— begin DATA LISTING —

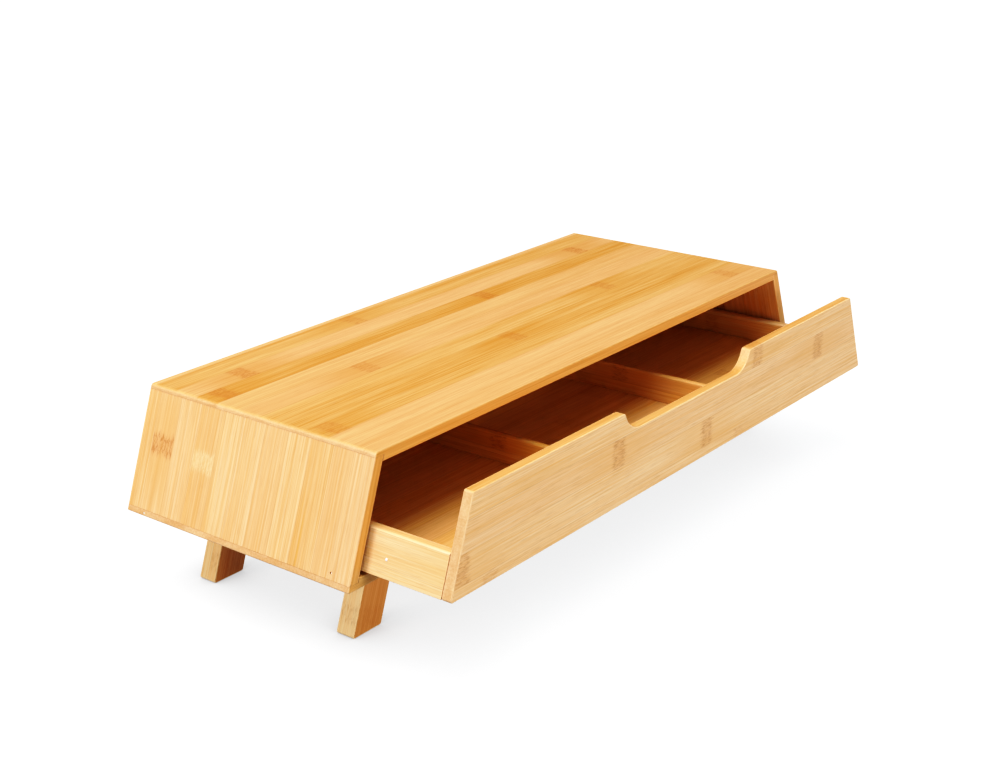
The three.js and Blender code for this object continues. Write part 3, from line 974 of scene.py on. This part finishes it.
def floor():
    bm = bmesh.new()
    bmesh.ops.create_grid(bm, x_segments=8, y_segments=8, size=FLOOR_HALF)
    made = mesh_object("floor", bm)
    made.data.transform(Matrix.Translation((0, 0, -FLOOR_GAP)))
    shader = Shader("pale_floor")
    place = shader.node("ShaderNodeTexCoord").outputs["Object"]
    mottle = shader.noise(shader.stretched(place, (0.4, 0.4, 0.4)), 2)
    paler = [1.02 * part for part in FLOOR_COLOUR]
    shader.put(shader.surface.inputs["Base Color"], shader.mix(mottle, FLOOR_COLOUR, paler))
    shader.surface.inputs["Roughness"].default_value = 0.8
    shader.surface.inputs["Specular IOR Level"].default_value = 0.1
    distance = shader.node("ShaderNodeVectorMath", operation="LENGTH")
    shader.put(distance.inputs[0], place)
    far = shader.band(distance.outputs["Value"], FLOOR_GLOW_NEAR, FLOOR_GLOW_FAR)
    shader.put(shader.surface.inputs["Emission Color"], shader.mix(far, FLOOR_GLOW, (1, 1, 1)))
    glow = 1.0
    for reach, darkest, until in FLOOR_SHADES:
        openness = shader.node("ShaderNodeAmbientOcclusion", samples=16)
        openness.inputs["Distance"].default_value = reach
        open_share = openness.outputs["AO"]
        shade = shader.band(open_share, DARKEST_OPENNESS, until, darkest, 1.0, smoothly=False)
        glow = shader.math("MULTIPLY", shade, glow)
    shader.put(shader.surface.inputs["Emission Strength"], glow)
    made.data.materials.append(shader.material)
    made.visible_diffuse = False  # so that its glow doesn't light the object


def area_light(name, place, size, power, reflected):
    data = bpy.data.lights.new(name, "AREA")
    data.shape = "DISK"
    data.size = size
    data.energy = power
    made = bpy.data.objects.new(name, data)
    bpy.context.scene.collection.objects.link(made)
    aim = (Vector(LIGHT_TARGET) - Vector(place)).to_track_quat("-Z", "Y")
    made.matrix_world = Matrix.Translation(place) @ aim.to_matrix().to_4x4()
    made.visible_glossy = reflected


def lights():
    world = bpy.data.worlds.new("studio")
    world.use_nodes = True
    background = world.node_tree.nodes["Background"]
    background.inputs["Color"].default_value = (1, 1, 1, 1)
    backdrop = world.node_tree.nodes.new("ShaderNodeMapRange")  # white where it is seen past the floor
    backdrop.inputs["To Min"].default_value = SKY_STRENGTH
    rays = world.node_tree.nodes.new("ShaderNodeLightPath")
    world.node_tree.links.new(rays.outputs["Is Camera Ray"], backdrop.inputs["Value"])
    world.node_tree.links.new(backdrop.outputs["Result"], background.inputs["Strength"])
    bpy.context.scene.world = world
    for name, settings in LIGHTS.items():
        area_light(name, *settings)


def photographic_contrast():
    """The standard view, with deeper shadows and lighter mid-tones."""
    settings = bpy.context.scene.view_settings
    settings.view_transform = "Standard"
    settings.use_curve_mapping = True
    curve = settings.curve_mapping.curves[3]  # the one for all colours together
    for dark, bright in CONTRAST:
        curve.points.new(dark, bright)
    settings.curve_mapping.update()


# ------------------------------------------------------------------ the object

metal = steel()

top_board()
bottom_board()
back_board()
drawer_front()
drawer_floor()
drawer_back()
for side, name in SIDES:
    side_board(side, name)
    runner(name)
    drawer_side(side, name)
    divider(name)
    for end in ("front", "back"):
        leg(side, f"{end}_{name}")

for name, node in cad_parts.items():
    if "screw" in name:
        node.data.materials.clear()
        node.data.materials.append(metal)

camera()
floor()
lights()
photographic_contrast()
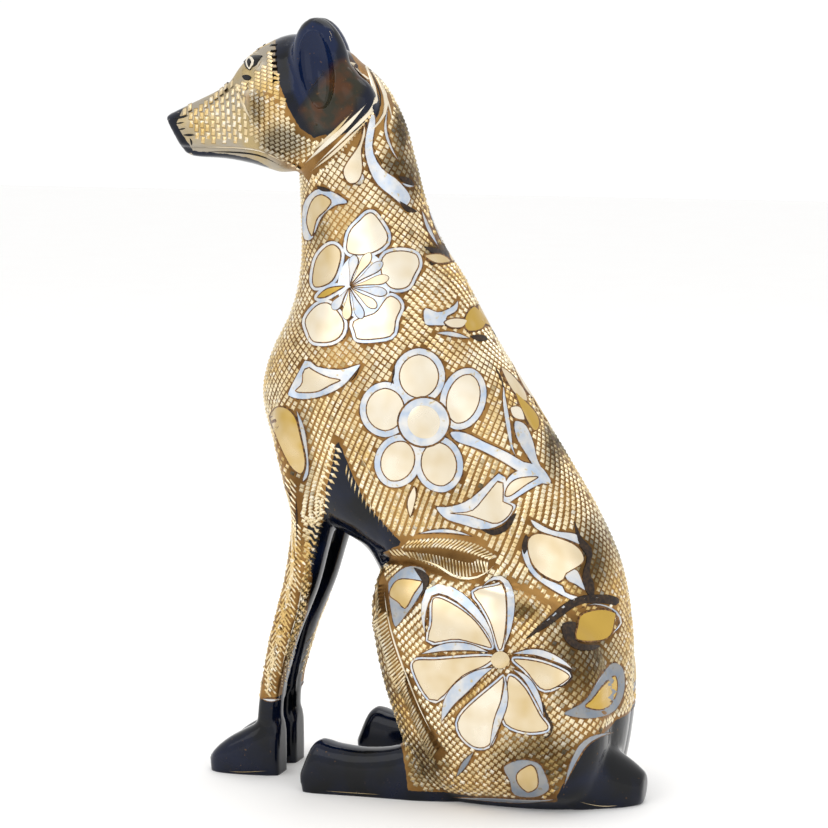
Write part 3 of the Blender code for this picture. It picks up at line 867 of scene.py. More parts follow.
def piece_of(name, points, faces, attributes, clean=True):
    """A piece in millimetres with its point attributes, its doubles merged and its faces outward."""
    mesh = bpy.data.meshes.new(name)
    mesh.from_pydata(points.reshape(-1, 3).tolist(), [], faces.tolist())
    for label, values in attributes.items():
        layer = mesh.attributes.new(label, "FLOAT", "POINT")
        layer.data.foreach_set("value", np.ascontiguousarray(values, np.float32).ravel())
    if clean:
        bm = bmesh.new()
        bm.from_mesh(mesh)
        bmesh.ops.remove_doubles(bm, verts=bm.verts, dist=MERGE_WITHIN)
        bmesh.ops.recalc_face_normals(bm, faces=bm.faces)
        bm.to_mesh(mesh)
        bm.free()
    write_points(mesh, read_points(mesh) * MILLIMETRE)
    made = bpy.data.objects.new(name, mesh)
    bpy.context.scene.collection.objects.link(made)
    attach(made, "root")
    print(name, len(mesh.polygons), "faces")
    return made


def plate_piece(name, layers):
    """One piece from several layers of plates: banks, height and crown in millimetres, and tones."""
    points, rims, tones = [], [], []
    for pairs, height, crown, tone in layers:
        made, rim = plates(pairs, height, crown)
        points.append(made)
        rims.append(rim)
        each = np.broadcast_to(np.asarray(tone, float).reshape(-1, 1, 1), (len(pairs),) + rim.shape[1:])
        tones.append(np.concatenate([each, each]))
    points = np.concatenate(points)
    faces = tube_faces(*points.shape[:3])
    return piece_of(name, points, faces, {"rim": np.concatenate(rims), "tone": np.concatenate(tones)})


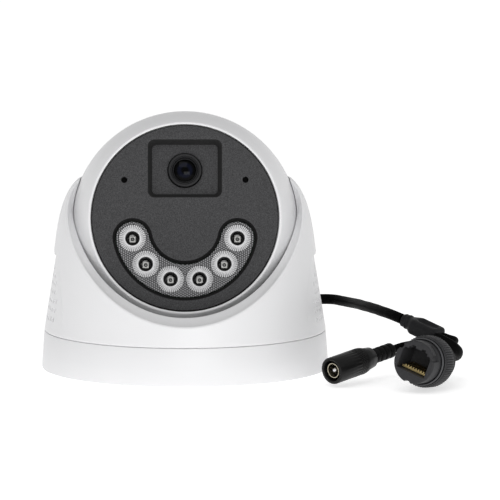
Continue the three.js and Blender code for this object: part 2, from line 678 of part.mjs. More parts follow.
function junction() {
  const plan = new THREE.Shape();
  plan.moveTo(-8.6, -2.6);
  plan.bezierCurveTo(-5, -2.8, -5, -4.6, -1, -4.7);
  plan.lineTo(7.2, -4.7);
  plan.quadraticCurveTo(8.9, -4.7, 8.9, -3);
  plan.lineTo(8.9, 3);
  plan.quadraticCurveTo(8.9, 4.7, 7.2, 4.7);
  plan.lineTo(-1, 4.7);
  plan.bezierCurveTo(-5, 4.6, -5, 2.8, -8.6, 2.6);
  plan.closePath();
  const dimple = turned([[0, 2.4], [3.2, 2.4], [3.6, 4], [0, 4]], 24).scale(1.3, 0.8, 1).translate(2.6, 0, 0);
  return cut(extruded(plan, -3, 3, 6), dimple);
}

const JUNCTION_CENTRE = [89.4, -38, 20.2];
const LAN_CENTRE = [91, -59, 10.35];
const LAN_AXIS = [-0.4226, -0.8999, 0.1096];
const POWER_FRONT = [55.2, -53.7, 5.95];
const POWER_AXIS = [-0.679, -0.7194, -0.1307];

function buildLeads(group) {
  group.add(piece("main_cable", lead(MAIN_ROUTE, CABLE_D, 14), RUBBER));
  group.add(piece("network_lead", lead(LAN_ROUTE, LAN_LEAD_D, 14), RUBBER));
  group.add(piece("power_lead", lead(POWER_ROUTE, POWER_LEAD_D, 14), RUBBER));

  const block = piece("cable_junction", junction(), RUBBER);
  const along = new THREE.Vector3(0.776, -0.551, -0.306).normalize();
  const across = new THREE.Vector3(0, 0, 1).cross(along).normalize();
  const up = along.clone().cross(across);
  block.quaternion.setFromRotationMatrix(new THREE.Matrix4().makeBasis(along, across, up));
  block.position.set(...JUNCTION_CENTRE);
  group.add(block);

  group.add(aimed(LAN_CENTRE, LAN_AXIS, LAN_ROLL, [
    piece("network_socket", lanSocket(), CONNECTOR),
    piece("network_contacts", lanContacts(), BRASS),
    piece("network_lock_ring", knurledRing(), CONNECTOR),
    piece("network_boot", lanBody(), CONNECTOR),
    piece("network_seal", tube(LAN_BARREL_R + 0.25, 9, 4.6, 5.8, 20), SEAL),
  ]));
  group.add(aimed(POWER_FRONT, POWER_AXIS, 0, [
    piece("power_socket", powerSocket(), CONNECTOR),
    piece("power_sleeve", tube(2.55, 2.9, -9.2, -0.9, 16), STEEL),
    piece("power_pin", turned([[0, -9.2], [1, -9.2], [1, -1.8], [0.6, -1.3], [0, -1.2]], 12), STEEL),
    piece("power_strain_relief", powerRelief(), RUBBER),
  ]));
}

// ---- assembly -----------------------------------------------------------------------
const group = new THREE.Group();
buildBase(group);
buildHousing(group);
buildLeads(group);

const ball = new THREE.Group();
ball.position.set(0, 0, BALL_Z);
ball.rotation.x = Math.PI / 2 - FACE_TILT;
buildBall(ball);
ball.add(piece("tilt_yoke", tiltYoke(), STEEL));
group.add(ball);

export default group;
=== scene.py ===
import math

import bmesh
import bpy
import numpy as np
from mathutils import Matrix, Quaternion, Vector


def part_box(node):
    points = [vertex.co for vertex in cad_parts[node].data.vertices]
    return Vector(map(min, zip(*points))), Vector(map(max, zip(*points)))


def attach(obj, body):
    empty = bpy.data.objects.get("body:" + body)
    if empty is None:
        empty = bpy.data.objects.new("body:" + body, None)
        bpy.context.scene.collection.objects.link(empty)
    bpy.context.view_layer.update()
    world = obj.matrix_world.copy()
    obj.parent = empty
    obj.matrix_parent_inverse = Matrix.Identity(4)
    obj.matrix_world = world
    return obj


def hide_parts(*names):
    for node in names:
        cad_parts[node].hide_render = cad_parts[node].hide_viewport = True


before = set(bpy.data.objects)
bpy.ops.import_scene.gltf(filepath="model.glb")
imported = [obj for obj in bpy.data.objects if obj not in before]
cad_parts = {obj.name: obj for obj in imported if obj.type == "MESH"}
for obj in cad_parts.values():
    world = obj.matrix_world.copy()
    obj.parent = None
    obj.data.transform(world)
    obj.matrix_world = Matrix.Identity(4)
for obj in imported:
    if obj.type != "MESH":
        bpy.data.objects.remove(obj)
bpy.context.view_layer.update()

MM = 0.001  # the sizes of new pieces are in millimetres

# ---- Camera -------------------------------------------------------------------------
# A long lens a little above the table, straight in front of the housing and turned a
# touch to the right so that the lead and its sockets stay in view.
VIEW_DISTANCE = 2.5
VIEW_HEIGHT = math.radians(7.3)
VIEW_WIDTH = 0.1923
AIM = Vector((0.025, 0, 0.0452))


def place_camera():
    """Distance and frame width give the focal length; the angle above the table gives the height."""
    lens = bpy.data.cameras.new("camera")
    lens.lens = lens.sensor_width * VIEW_DISTANCE / VIEW_WIDTH
    lens.clip_end = 20
    camera = bpy.data.objects.new("camera", lens)
    bpy.context.scene.collection.objects.link(camera)
    back = -VIEW_DISTANCE * math.cos(VIEW_HEIGHT)
    camera.location = (0, back, AIM.z + VIEW_DISTANCE * math.sin(VIEW_HEIGHT))
    camera.rotation_euler = (AIM - camera.location).to_track_quat("-Z", "Y").to_euler()
    bpy.context.scene.camera = camera


place_camera()


# ---- Lead and its two tails -----------------------------------------------------------
# A round jacketed lead with a soft PVC skin. It leaves the shell through a grommet and
# ends in a moulded junction, from which two short tails return to the sockets.
class Value:
    """A number inside a material. Arithmetic on it adds Math nodes to the same material."""

    def __init__(self, finish, socket):
        self.finish = finish
        self.socket = socket

    def math(self, operation, *others):
        return self.finish.node("ShaderNodeMath", {"operation": operation}, [self, *others])

    def swapped(self, operation, other):
        return self.finish.node("ShaderNodeMath", {"operation": operation}, [other, self])

    def __add__(self, other):
        return self.math("ADD", other)

    def __radd__(self, other):
        return self.swapped("ADD", other)

    def __sub__(self, other):
        return self.math("SUBTRACT", other)

    def __rsub__(self, other):
        return self.swapped("SUBTRACT", other)

    def __mul__(self, other):
        return self.math("MULTIPLY", other)

    def __rmul__(self, other):
        return self.swapped("MULTIPLY", other)

    def __truediv__(self, other):
        return self.math("DIVIDE", other)

    def between(self, low, high):
        """0 below low, 1 above high and a smooth step from one to the other."""
        settings = {"interpolation_type": "SMOOTHSTEP"}
        return self.finish.node("ShaderNodeMapRange", settings, {0: self, 1: low, 2: high})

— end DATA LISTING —

_GIVEN TASK_:
Set down, exactly as written, each line of the data from its opening line through the one containing "made.visible_glossy = reflected". Output nothing more.

_TASK RESULT_:
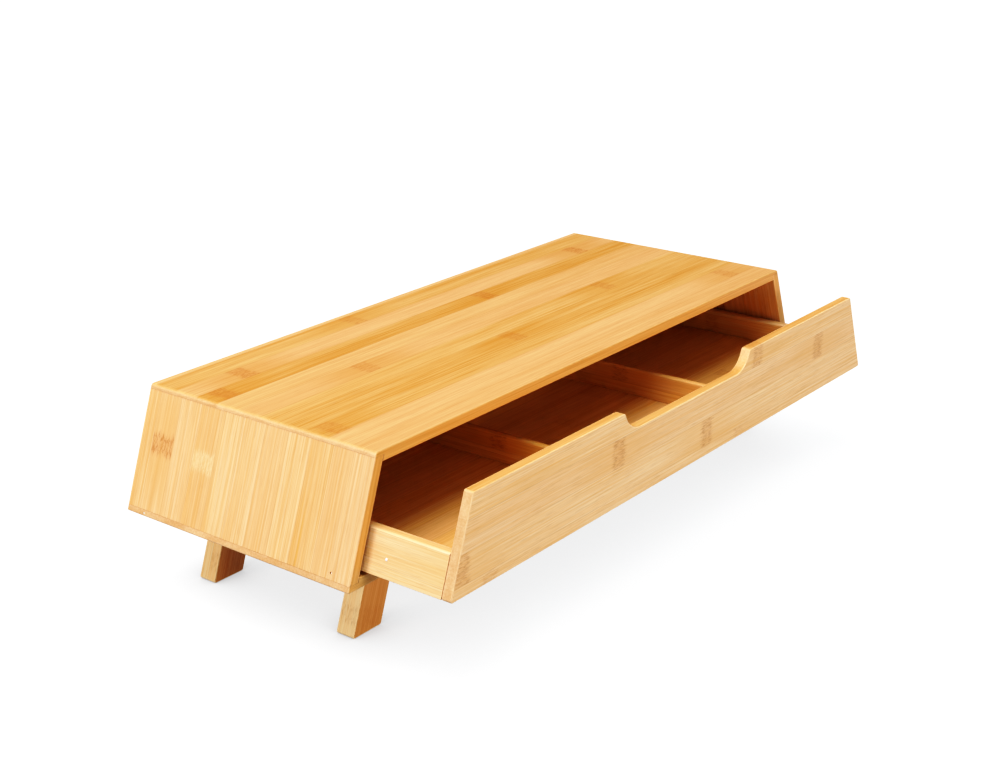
The three.js and Blender code for this object continues. Write part 3, from line 974 of scene.py on. This part finishes it.
def floor():
    bm = bmesh.new()
    bmesh.ops.create_grid(bm, x_segments=8, y_segments=8, size=FLOOR_HALF)
    made = mesh_object("floor", bm)
    made.data.transform(Matrix.Translation((0, 0, -FLOOR_GAP)))
    shader = Shader("pale_floor")
    place = shader.node("ShaderNodeTexCoord").outputs["Object"]
    mottle = shader.noise(shader.stretched(place, (0.4, 0.4, 0.4)), 2)
    paler = [1.02 * part for part in FLOOR_COLOUR]
    shader.put(shader.surface.inputs["Base Color"], shader.mix(mottle, FLOOR_COLOUR, paler))
    shader.surface.inputs["Roughness"].default_value = 0.8
    shader.surface.inputs["Specular IOR Level"].default_value = 0.1
    distance = shader.node("ShaderNodeVectorMath", operation="LENGTH")
    shader.put(distance.inputs[0], place)
    far = shader.band(distance.outputs["Value"], FLOOR_GLOW_NEAR, FLOOR_GLOW_FAR)
    shader.put(shader.surface.inputs["Emission Color"], shader.mix(far, FLOOR_GLOW, (1, 1, 1)))
    glow = 1.0
    for reach, darkest, until in FLOOR_SHADES:
        openness = shader.node("ShaderNodeAmbientOcclusion", samples=16)
        openness.inputs["Distance"].default_value = reach
        open_share = openness.outputs["AO"]
        shade = shader.band(open_share, DARKEST_OPENNESS, until, darkest, 1.0, smoothly=False)
        glow = shader.math("MULTIPLY", shade, glow)
    shader.put(shader.surface.inputs["Emission Strength"], glow)
    made.data.materials.append(shader.material)
    made.visible_diffuse = False  # so that its glow doesn't light the object


def area_light(name, place, size, power, reflected):
    data = bpy.data.lights.new(name, "AREA")
    data.shape = "DISK"
    data.size = size
    data.energy = power
    made = bpy.data.objects.new(name, data)
    bpy.context.scene.collection.objects.link(made)
    aim = (Vector(LIGHT_TARGET) - Vector(place)).to_track_quat("-Z", "Y")
    made.matrix_world = Matrix.Translation(place) @ aim.to_matrix().to_4x4()
    made.visible_glossy = reflected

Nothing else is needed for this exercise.